Just got to thinking, that if, in fact, John Murtha is as wired into the military as has been reported, then he must've known that the military was drawing up plans for a troop reduction. If that's the case, his sudden announcement for redeployment takes on a whole new set of possible motivations.

Was he out front, trying to create public pressure to support Gen. Casey's hopes for withdrawal? Acting genuinely in concert with his military contacts to create political ground to help them push their plan?

Did he hear about plans being drawn up by the Bush administration to wait out the December elections, then declare victory and bring the troops home? Was this a preemptive move to make it appear that the Dems have driven this policy?

Was he trying to bring forth a political situation, like we have now, where the Congress came forward to defend the president, stating any withdrawal would be a failure? Think about it. By calling for redeployment, he created a situation where the Republican side of Congress predictably attacked him, saying that any withdrawal would be a sign of weakness. Now, the president will have to meet a nearly impossible threshold of success to characterize bringing the troops home as a victory.
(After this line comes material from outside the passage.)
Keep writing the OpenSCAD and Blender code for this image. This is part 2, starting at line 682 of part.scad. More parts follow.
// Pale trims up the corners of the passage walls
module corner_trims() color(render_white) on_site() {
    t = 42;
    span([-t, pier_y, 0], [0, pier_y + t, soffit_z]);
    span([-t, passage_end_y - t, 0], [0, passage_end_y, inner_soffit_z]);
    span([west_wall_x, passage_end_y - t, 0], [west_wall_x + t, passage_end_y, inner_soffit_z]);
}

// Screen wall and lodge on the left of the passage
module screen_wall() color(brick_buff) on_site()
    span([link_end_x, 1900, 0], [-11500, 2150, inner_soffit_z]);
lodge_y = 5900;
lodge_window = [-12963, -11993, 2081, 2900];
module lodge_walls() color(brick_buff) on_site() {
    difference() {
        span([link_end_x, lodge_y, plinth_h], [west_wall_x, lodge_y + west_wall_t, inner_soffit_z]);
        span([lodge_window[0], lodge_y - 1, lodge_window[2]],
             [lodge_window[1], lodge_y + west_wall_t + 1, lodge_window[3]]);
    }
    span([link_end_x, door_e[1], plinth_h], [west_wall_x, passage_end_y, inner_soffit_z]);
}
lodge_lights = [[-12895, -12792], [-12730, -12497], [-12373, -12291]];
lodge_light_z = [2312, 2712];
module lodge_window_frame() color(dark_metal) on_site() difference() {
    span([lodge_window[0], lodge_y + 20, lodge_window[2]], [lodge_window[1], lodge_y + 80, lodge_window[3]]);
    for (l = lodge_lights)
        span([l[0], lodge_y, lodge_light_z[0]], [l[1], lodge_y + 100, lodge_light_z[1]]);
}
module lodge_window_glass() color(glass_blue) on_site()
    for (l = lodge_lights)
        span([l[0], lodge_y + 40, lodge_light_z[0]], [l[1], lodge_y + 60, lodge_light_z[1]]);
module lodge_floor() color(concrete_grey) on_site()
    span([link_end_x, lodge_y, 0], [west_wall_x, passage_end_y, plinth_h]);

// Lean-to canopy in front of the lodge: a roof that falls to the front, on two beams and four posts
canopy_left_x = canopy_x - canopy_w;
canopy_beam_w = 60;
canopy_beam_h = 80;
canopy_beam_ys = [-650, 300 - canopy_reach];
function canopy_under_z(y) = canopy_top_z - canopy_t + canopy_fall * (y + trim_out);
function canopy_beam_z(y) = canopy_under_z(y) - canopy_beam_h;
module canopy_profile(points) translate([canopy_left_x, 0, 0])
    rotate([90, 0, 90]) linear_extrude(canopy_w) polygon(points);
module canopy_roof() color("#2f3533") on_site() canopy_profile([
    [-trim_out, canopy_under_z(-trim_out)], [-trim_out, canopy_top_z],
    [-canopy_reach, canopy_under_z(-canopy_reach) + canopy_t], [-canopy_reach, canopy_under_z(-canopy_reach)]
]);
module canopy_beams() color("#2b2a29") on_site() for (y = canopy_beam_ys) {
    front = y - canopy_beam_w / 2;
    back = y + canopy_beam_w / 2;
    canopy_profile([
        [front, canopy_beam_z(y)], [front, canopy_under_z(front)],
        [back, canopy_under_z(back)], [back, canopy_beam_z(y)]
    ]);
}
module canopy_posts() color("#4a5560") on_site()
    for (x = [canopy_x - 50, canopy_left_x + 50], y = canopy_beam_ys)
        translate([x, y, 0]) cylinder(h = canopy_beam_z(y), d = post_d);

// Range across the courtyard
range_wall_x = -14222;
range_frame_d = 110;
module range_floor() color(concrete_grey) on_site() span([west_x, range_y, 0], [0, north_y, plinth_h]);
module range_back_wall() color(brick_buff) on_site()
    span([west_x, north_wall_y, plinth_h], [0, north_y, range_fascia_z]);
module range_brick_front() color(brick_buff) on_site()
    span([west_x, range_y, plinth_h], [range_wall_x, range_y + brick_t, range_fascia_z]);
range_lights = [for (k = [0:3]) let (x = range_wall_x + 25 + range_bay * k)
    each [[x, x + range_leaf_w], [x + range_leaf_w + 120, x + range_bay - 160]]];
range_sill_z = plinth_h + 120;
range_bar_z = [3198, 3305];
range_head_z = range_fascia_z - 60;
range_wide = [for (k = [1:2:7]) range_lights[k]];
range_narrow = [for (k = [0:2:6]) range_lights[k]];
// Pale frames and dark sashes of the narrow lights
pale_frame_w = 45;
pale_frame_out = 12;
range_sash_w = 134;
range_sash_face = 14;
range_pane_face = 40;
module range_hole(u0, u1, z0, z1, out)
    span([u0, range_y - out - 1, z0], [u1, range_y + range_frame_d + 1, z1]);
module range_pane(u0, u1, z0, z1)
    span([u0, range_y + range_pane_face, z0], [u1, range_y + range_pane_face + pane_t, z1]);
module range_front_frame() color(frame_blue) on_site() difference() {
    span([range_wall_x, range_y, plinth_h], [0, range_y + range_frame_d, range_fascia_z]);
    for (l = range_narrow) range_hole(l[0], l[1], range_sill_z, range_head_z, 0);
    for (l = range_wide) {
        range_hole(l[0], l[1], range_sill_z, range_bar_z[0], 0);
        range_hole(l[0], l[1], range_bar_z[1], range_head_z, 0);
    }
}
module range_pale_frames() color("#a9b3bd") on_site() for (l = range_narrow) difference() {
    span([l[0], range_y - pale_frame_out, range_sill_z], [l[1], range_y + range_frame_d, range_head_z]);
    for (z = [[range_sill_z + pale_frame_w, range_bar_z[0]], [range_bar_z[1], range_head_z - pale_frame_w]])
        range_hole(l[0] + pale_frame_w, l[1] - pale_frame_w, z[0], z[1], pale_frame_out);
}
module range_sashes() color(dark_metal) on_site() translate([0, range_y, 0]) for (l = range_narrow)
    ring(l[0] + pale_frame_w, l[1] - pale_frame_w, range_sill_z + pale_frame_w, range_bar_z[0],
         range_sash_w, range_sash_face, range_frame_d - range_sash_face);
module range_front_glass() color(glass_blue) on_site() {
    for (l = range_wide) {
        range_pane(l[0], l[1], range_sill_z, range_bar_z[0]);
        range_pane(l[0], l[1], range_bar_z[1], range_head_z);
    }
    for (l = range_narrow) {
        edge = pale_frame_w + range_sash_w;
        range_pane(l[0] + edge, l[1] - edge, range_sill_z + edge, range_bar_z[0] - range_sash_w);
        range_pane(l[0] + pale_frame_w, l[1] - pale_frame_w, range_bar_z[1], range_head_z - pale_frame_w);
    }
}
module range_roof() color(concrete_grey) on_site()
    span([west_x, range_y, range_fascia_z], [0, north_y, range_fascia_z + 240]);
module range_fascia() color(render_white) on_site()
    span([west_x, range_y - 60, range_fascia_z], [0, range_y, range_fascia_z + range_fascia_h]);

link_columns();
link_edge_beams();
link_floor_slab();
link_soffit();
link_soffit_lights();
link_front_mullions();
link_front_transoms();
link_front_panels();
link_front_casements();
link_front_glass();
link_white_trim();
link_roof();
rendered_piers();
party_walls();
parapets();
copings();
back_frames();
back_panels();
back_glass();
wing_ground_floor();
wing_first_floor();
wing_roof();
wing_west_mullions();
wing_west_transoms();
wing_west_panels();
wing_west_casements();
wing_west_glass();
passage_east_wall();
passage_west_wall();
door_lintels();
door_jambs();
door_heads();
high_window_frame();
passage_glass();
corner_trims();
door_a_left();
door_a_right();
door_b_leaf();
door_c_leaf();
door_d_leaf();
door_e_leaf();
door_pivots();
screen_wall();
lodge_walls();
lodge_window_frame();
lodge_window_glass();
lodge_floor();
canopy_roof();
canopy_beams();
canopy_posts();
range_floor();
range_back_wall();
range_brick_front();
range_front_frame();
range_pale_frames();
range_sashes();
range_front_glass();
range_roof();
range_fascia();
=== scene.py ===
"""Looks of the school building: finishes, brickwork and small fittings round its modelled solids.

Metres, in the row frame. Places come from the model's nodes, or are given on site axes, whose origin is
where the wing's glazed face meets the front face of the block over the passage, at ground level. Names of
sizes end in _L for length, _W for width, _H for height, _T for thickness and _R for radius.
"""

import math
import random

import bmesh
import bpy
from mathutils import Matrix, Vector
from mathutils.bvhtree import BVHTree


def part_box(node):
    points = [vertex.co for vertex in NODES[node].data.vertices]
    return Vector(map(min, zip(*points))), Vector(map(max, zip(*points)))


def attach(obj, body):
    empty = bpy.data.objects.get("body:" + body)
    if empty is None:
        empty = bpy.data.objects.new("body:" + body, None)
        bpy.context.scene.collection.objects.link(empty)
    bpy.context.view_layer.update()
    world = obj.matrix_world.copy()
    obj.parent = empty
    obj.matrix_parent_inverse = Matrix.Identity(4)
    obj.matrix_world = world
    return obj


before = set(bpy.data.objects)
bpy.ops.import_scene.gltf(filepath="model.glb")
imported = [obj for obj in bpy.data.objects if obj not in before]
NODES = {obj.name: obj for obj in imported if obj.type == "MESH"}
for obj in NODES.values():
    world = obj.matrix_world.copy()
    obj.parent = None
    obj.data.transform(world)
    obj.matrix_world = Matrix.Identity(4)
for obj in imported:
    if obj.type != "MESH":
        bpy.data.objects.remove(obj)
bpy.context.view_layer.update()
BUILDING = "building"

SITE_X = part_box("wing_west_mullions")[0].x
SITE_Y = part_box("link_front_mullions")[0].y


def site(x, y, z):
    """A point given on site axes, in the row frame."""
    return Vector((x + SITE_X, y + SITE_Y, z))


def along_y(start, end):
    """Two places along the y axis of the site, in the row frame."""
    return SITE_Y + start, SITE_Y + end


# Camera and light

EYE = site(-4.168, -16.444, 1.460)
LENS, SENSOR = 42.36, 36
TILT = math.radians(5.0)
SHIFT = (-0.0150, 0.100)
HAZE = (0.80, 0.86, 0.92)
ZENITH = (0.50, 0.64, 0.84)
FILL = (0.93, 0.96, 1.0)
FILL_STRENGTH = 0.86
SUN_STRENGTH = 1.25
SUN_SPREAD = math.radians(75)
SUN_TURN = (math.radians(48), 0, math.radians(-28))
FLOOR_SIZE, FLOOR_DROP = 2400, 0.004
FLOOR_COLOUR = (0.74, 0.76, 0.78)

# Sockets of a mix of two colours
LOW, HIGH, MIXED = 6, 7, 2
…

If this is the case, this is brilliant jiu jitsu. He played on the Republican's preferred tactic of attack to lead them to a position of imbalance.

And notice, he chose the moment when the President was in China, and presidential staff was spread around the world unable to coordinate a response.

If any of these three speculations are true, I have to take my hat off once again to Rep. Murtha. Even though I would prefer to believe this was just a genuine outpouring of frustration, the more I look at this, the less I think it is so. The politics are just too good to be coincidental.

I'll say it again, Brilliant.

(The kernel for this idea came trading comments with JReid)

Picture of the day

Thursday, November 24, 2005

I haven't seen the Bush/Bush picture yet.

Remember that strange article from Wash Times/Insight Magazine that spoke of a rift between Bush Jr. and Bush Sr. among other elements of Bush Jr's isolation. I've been trying to watch very closely since Bush Jr. got back from China to see if the appearance obsessed White House had the two pose together for a picture.

But here we are Thanksgiving night, a couple days since the return from China and no Bush/Bush picture. Bush Sr. did travel to Crawford, but as many of you may know after today, just having a family member present, doesn't mean everybody's happy with each other.

It's been nine days. To quote myself from that day,

"Also, look for a Bush/Bush photo op when Bush Jr. gets back from running from his domestic problems. If it doesn't happen, this is a really big deal."

So, is it a big deal?

Where is Scott McClellan?

I mentioned before that McClellan hasn't held a press briefing since Nov. 9(actually, I said Nov. 7, but Nov. 9 is correct,) so I went back to look at the last one. Initial question on each topic only, no followups, answers, or arguments just to get a sense of why McClellan may be quitting.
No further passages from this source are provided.